A beautiful, engrossing novel about Palestine, set shortly before the Israeli withdrawal from Gaza in 2005. It follows a sixty-something-year-old writer, Walid – who would seem to be based on the author himself – as he returns to Palestine for the first time in thirty-eight years, having been forcibly separated from his family by the occupation, and observes the ways in which his homeland, his family and his friends have changed, mostly for the worse. The Khan Younis where he spent his childhood has been lost, and many of his loved ones have met tragic ends. The novel is naturally scathing of Israel, of the daily humiliations meted out on the Palestinians, of the violence of the occupation, and the theft of the land in the first place, including Ashdod, where Walid was born.

It's not a novel that dehumanises Israelis though, which is the role that the titular "lady from Tel Aviv", Dana, has to play. Honestly I was expecting Dana to play a bigger role in the novel, what with the title and half the blurb being given over to her, but she is what she is. She's someone fed up with the conflict, who wants peace, but isn't political beyond that. I don't really want to spoil her subplot, so I'll leave it there…

The best part of this novel is the little things, in the observations of occupation. I get the sense that Walid is a thinly disguised version of al-Madhoun, that the novel Walid is writing represents this novel, and so on. Walid's difficulty simply entering Israel was compelling reading, and rang true; I once knew someone, a Palestinian who'd grown up in exile, who tried to visit home but was interrogated at Ben Gurion airport for twelve hours and sent back to Australia. Al-Madhoun makes sure to contrast the difficulty Palestinian exiles and refugees have accessing home with the ease that all Jewish people in the world have, and so he should.

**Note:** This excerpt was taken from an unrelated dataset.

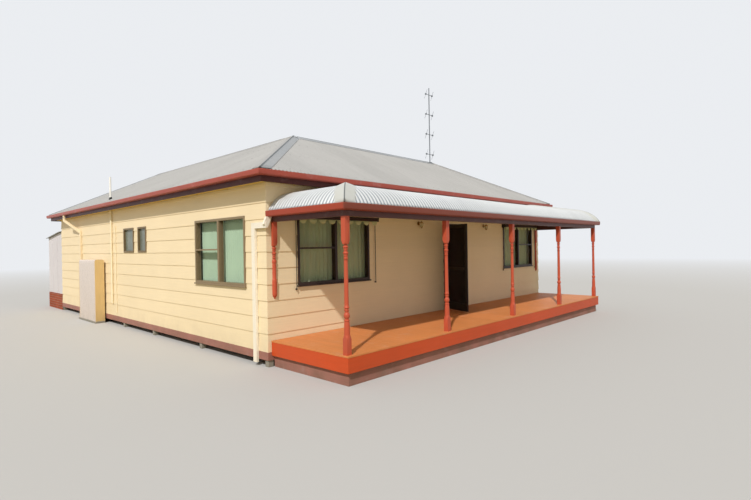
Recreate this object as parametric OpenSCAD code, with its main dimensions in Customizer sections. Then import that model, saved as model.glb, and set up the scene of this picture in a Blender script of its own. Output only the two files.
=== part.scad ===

The main problem I had with this novel is that the plot didn't seem very cohesive or unified; it was more like, "this happened, then this, then this, then this". Admittedly, this makes more sense if you think of the novel as a fictionalised retelling of the author's own experiences, but… it was narratively unsatisfying. Therefore I can't say I "really liked it" (which is Goodreads' definition of four stars) but I heartily recommend it.

EDIT: I'm bumping my rating up to four stars; in retrospect I was too harsh on it for how much I liked it! Maybe the plot is a bit thin, but it it has many more compelling qualities.